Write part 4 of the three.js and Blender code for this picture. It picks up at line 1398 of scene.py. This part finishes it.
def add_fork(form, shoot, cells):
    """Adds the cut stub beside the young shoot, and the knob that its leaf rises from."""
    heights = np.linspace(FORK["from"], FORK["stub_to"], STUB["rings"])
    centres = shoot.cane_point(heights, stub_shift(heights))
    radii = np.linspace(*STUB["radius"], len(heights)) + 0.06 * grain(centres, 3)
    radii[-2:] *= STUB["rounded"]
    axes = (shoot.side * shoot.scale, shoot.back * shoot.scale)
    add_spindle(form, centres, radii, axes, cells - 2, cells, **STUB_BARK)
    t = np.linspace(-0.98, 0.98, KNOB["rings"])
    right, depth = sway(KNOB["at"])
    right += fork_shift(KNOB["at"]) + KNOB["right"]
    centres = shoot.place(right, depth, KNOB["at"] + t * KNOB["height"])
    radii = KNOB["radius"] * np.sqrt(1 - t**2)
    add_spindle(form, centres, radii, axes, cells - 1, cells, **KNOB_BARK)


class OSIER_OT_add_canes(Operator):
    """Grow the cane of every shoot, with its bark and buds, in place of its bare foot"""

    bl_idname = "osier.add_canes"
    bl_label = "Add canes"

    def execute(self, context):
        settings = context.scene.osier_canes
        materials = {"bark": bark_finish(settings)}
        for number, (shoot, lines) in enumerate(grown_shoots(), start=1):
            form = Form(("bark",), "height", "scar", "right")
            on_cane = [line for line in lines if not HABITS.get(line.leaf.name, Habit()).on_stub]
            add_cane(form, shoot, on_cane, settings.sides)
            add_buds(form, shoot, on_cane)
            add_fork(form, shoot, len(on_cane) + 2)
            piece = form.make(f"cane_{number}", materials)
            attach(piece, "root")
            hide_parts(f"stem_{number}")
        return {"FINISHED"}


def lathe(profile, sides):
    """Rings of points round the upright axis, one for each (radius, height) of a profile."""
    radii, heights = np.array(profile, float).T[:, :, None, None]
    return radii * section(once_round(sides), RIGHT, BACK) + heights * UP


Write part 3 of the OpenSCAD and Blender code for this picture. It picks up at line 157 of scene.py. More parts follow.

▸ What is needed: All of the entries need to be reproduced exactly; please write them out.

▸ Right answer:
Write part 4 of the three.js and Blender code for this picture. It picks up at line 1398 of scene.py. This part finishes it.
def add_fork(form, shoot, cells):
    """Adds the cut stub beside the young shoot, and the knob that its leaf rises from."""
    heights = np.linspace(FORK["from"], FORK["stub_to"], STUB["rings"])
    centres = shoot.cane_point(heights, stub_shift(heights))
    radii = np.linspace(*STUB["radius"], len(heights)) + 0.06 * grain(centres, 3)
    radii[-2:] *= STUB["rounded"]
    axes = (shoot.side * shoot.scale, shoot.back * shoot.scale)
    add_spindle(form, centres, radii, axes, cells - 2, cells, **STUB_BARK)
    t = np.linspace(-0.98, 0.98, KNOB["rings"])
    right, depth = sway(KNOB["at"])
    right += fork_shift(KNOB["at"]) + KNOB["right"]
    centres = shoot.place(right, depth, KNOB["at"] + t * KNOB["height"])
    radii = KNOB["radius"] * np.sqrt(1 - t**2)
    add_spindle(form, centres, radii, axes, cells - 1, cells, **KNOB_BARK)


class OSIER_OT_add_canes(Operator):
    """Grow the cane of every shoot, with its bark and buds, in place of its bare foot"""

    bl_idname = "osier.add_canes"
    bl_label = "Add canes"

    def execute(self, context):
        settings = context.scene.osier_canes
        materials = {"bark": bark_finish(settings)}
        for number, (shoot, lines) in enumerate(grown_shoots(), start=1):
            form = Form(("bark",), "height", "scar", "right")
            on_cane = [line for line in lines if not HABITS.get(line.leaf.name, Habit()).on_stub]
            add_cane(form, shoot, on_cane, settings.sides)
            add_buds(form, shoot, on_cane)
            add_fork(form, shoot, len(on_cane) + 2)
            piece = form.make(f"cane_{number}", materials)
            attach(piece, "root")
            hide_parts(f"stem_{number}")
        return {"FINISHED"}


def lathe(profile, sides):
    """Rings of points round the upright axis, one for each (radius, height) of a profile."""
    radii, heights = np.array(profile, float).T[:, :, None, None]
    return radii * section(once_round(sides), RIGHT, BACK) + heights * UP


Write part 3 of the OpenSCAD and Blender code for this picture. It picks up at line 157 of scene.py. More parts follow.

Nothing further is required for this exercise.